La Navaja de Ockham es un principio que, a grandes rasgos, estipula que la explicación más simple y suficiente suele ser la más probable. Cuando me pierdo en razonamientos que se ramifican, a menudo acudo a esta afirmación, una guía más que una regla, y me obligo a desandar un trecho para pensar de la manera más sencilla posible.
También cuando siento que estoy perdiendo la visión entre tantas brumas que yo misma provoco y que casi siempre vienen acompañadas de jaqueca. Así que, de nuevo, allá voy, a lo más simple:
A la pregunta de si quiero estar contigo, respondo sí.
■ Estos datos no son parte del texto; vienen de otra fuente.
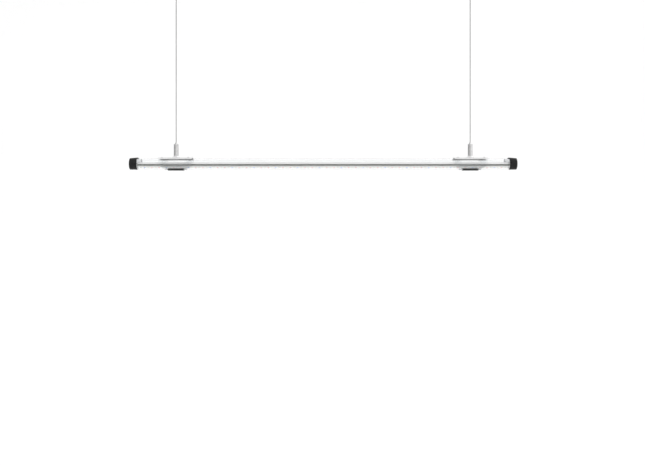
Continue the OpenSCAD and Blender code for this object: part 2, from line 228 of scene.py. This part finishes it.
def rope_steel():
    """Fine steel rope, with painted shade that darkens it towards the ceiling, and drawn lines along each
    strand.
    """
    look = Look("rope_steel", grey(0.1), 0.4, 0.25, Specular_IOR_Level=0.1)
    height = look.node("ShaderNodeSeparateXYZ")
    look.link(look.place, height.inputs[0])
    # Painted shade: the rope's colour gets darker with height, towards the ceiling, on top of random
    # blotches.
    height_shade = look.node("ShaderNodeMapRange", From_Min=-0.08, From_Max=-0.48, To_Min=0.2, To_Max=0.75)
    look.link(height.outputs["Z"], height_shade.inputs["Value"])
    blotch_and_height_shade = look.node("ShaderNodeMath", operation="MULTIPLY_ADD")
    blotch_and_height_shade.inputs[1].default_value = 0.25
    look.link(look.noise(5, (1, 1, 3), detail=5), blotch_and_height_shade.inputs[0])
    look.link(height_shade.outputs[0], blotch_and_height_shade.inputs[2])
    look.colours(blotch_and_height_shade.outputs[0], grey(0.002), grey(0.1), 0.35, 1.0)
    line = look.noise(0.09, (1, 1, 12), detail=3)
    look.roughness(line, 0.28, 0.5)
    look.bump(line, 0.006)
    return look.material


# Painted shade band on the rail, in mm: its middle below the tube's axis, its half height, and where it
# has faded out

BAND_BELOW_AXIS = 3.7
BAND_HALF = 1.9
BAND_EDGE = 2.2


def rail_with_painted_shade():
    """Bright extruded rail with a darker olive band of painted shade along its side walls."""
    look = Look("rail_with_painted_shade", grey(0.5), 0.42, 0.65)
    streak = look.noise(0.35, (400, 1, 1), detail=4)
    height = look.node("ShaderNodeSeparateXYZ")
    look.link(look.place, height.inputs[0])
    # Painted shade: a dark olive band at a fixed height along the side walls, fading at its edges to the
    # rail's own light grey.
    band = look.node("ShaderNodeMath", operation="SUBTRACT")
    look.link(height.outputs["Z"], band.inputs[0])
    band.inputs[1].default_value = AXIS_Z - BAND_BELOW_AXIS * MM
    away = look.node("ShaderNodeMath", operation="ABSOLUTE")
    look.link(band.outputs[0], away.inputs[0])
    step = look.node("ShaderNodeMapRange", From_Min=BAND_HALF * MM, From_Max=BAND_EDGE * MM)
    look.link(away.outputs[0], step.inputs["Value"])
    # Painted shade colour: dark olive, for the side walls in shadow.
    shade_colour = look.ramp(streak, (0.01, 0.02, 0.003), (0.022, 0.036, 0.01))
    light = look.ramp(streak, grey(0.86), grey(0.96))
    mix = look.node("ShaderNodeMix", data_type="RGBA")
    look.link(step.outputs[0], mix.inputs[0])
    look.link(shade_colour, mix.inputs[6])
    look.link(light, mix.inputs[7])
    look.link(mix.outputs[2], look.shader.inputs["Base Color"])
    look.roughness(streak, 0.34, 0.5)
    look.bump(streak, 0.008)
    return look.material


LOOKS = {
    "fitting_nickel": metal("satin_nickel", 0.72, 0.3, "z"),
    "grommet_white": moulded("nylon_white", (0.86, 0.86, 0.84), 0.42, Subsurface_Weight=0.15),
    "ferrule_steel": metal("turned_steel", 0.6, 0.32, "z"),
    "wire_rope": rope_steel(),
    "gripper_nickel": metal("gripper_nickel", 0.6, 0.27, "z"),
    "hard_steel": metal("ground_steel", 0.66, 0.16, "z", marks=0.003),
    "spring_steel": metal("spring_steel", 0.5, 0.25, stretch=(1, 1, 2)),
    "plunger_nickel": metal("plunger_nickel", 0.78, 0.24, "z"),
    "collar_nickel": metal("collar_nickel", 0.86, 0.26, "z"),
    "saddle_metal": metal("brushed_sheet", 0.8, 0.36, stretch=(60, 1, 1), metallic=0.4),
    "jaw_clear": clear("jaw_clear", (0.945, 0.955, 0.96), 0.09, 1.46, 4, 0.002),
    "screw_steel": metal("screw_steel", 0.58, 0.28),
    "lock_black": rubber("lock_black", 0.012, 0.42, depth=0.012),
    "liner_clear": clear("liner_clear", (0.98, 0.983, 0.983), 0.06, 1.42, 3.0, 0.002),
    "tube_clear": clear("tube_clear", (0.985, 0.99, 0.99), 0.02, 1.49, 12, 0.001, (30, 1, 1)),
    "rail_aluminium": rail_with_painted_shade(),
    "board_white": moulded("solder_mask", (0.86, 0.87, 0.84), 0.34),
    "plug_white": moulded("plug_white", (0.84, 0.85, 0.86), 0.45),
    "seal_grey": rubber("seal_rubber", 0.06, 0.5),
    "cap_black": rubber("cap_rubber", 0.007, 0.4, grain_mm=0.5, depth=0.012),
    "socket_black": rubber("socket_black", 0.03, 0.38),
    "contact_brass": metal("gold_flash", 0.78, 0.22, "x", tint=0.45),
    "lead_red": moulded("lead_sleeve", (0.55, 0.035, 0.03), 0.38),
    "led_white": lens("lens_white", (0.9, 0.88, 0.76), (1.0, 0.97, 0.88), 0.25),
    "led_red": lens("lens_red", (0.85, 0.3, 0.25), (1.0, 0.45, 0.4), 0.35),
    "led_blue": lens("lens_blue", (0.22, 0.34, 0.88), (0.4, 0.55, 1.0), 0.35),
}
LED_BODY = moulded("led_ceramic", (0.9, 0.9, 0.87), 0.36)
SOLDER = metal("solder", 0.62, 0.3)
RESISTOR = rubber("resistor_black", 0.035, 0.35)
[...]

Y eso me es suficiente para respirar hondo un par de veces y pensar que, pase lo que pase, estoy en la dirección correcta, la que me conduce a ti y a los días contigo. Y así, cuando voy desenmarañando los miedos, soy capaz de sonreír cuando te recuerdo tosiendo por un pendiente rebelde o me calmo casi inconscientemente al despertarme en mitad de la noche para buscar a tientas tu sudadera y volverme a dormir abrazada a ella.
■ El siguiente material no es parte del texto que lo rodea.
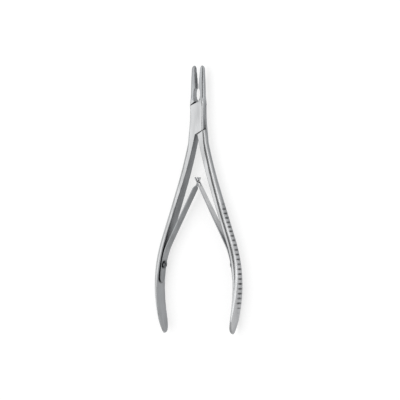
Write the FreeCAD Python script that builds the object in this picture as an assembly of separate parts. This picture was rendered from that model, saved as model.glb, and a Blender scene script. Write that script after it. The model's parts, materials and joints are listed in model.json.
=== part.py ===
import FreeCAD, Part
import math
import os

# Bone rongeur of stainless steel: two crossed halves turn on one screw, and two
# interlocked leaf springs hold them open.
# Millimetres. X runs across the handles, +Y towards the jaw tips, Z through the thickness.
# Each half is drawn with its jaws closed, about the pivot axis and the middle plane.
# The front half has the left handle, the upper lap plate and the right jaw. The back half
# is the same forging turned over about Y, with grip notches. Both are then turned open.

# Lap joint
opening_angle = 7.0            # between the halves at rest, from jaws closed
lap_thickness = 5.0
lap_half_width = 2.85          # to the edge of the flat face
lap_side_crown = 1.2           # the side stands out this much more, with its corners
lap_side_bulge = 0.1           # of the side between its corners, which take the rest
lap_flare = 0.4                # each plate is this much wider at its free end
lap_flare_length = 7.0         # from the pivot to the free end
lap_clearance = 0.04           # between the two sliding plates
shoulder_lean = 30.0           # of the shoulder lines across the instrument
shoulder_distance = 7.4        # from the pivot to each shoulder
shoulder_clearance = 0.15
face_grinding = 0.1            # forged surface taken off each face at the lap
grinding_wheel_radius = 20.0   # leaves the run-out below the lap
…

No diré que no soy perfecta, porque la afirmación va mucho más allá: soy muy, muy torpe. Soy torpe y me han hecho daño, como a casi todos en este planeta, y si me quitaran la palabra escrita mi capacidad de expresión se vería reducida considerablemente. Quiero escribirte porque todavía la tengo, la palabra, y porque para mí es la manera de mostrar por qué y por quién y quiénes laten los ritmos en mis venas.
Puede que esté perdida pero sí sé que necesito notar tu frente junto a la mía, y que me divierto cada vez que buscándote cerca choco con tus gafas y quiero atravesarlas para poder zambullirme dentro de tus ojos calmos, pacientes, que saben mirarme para hacerme saber que nada tiene que salir mal. Que nada tiene por qué volver a salir mal.
Voy a repetirlo, que no viene mal, y así me duermo con estas palabras sobrevolando mi consciencia:
A la pregunta de si quiero estar contigo, respondo sí. Sin dudarlo ni una milésima de segundo.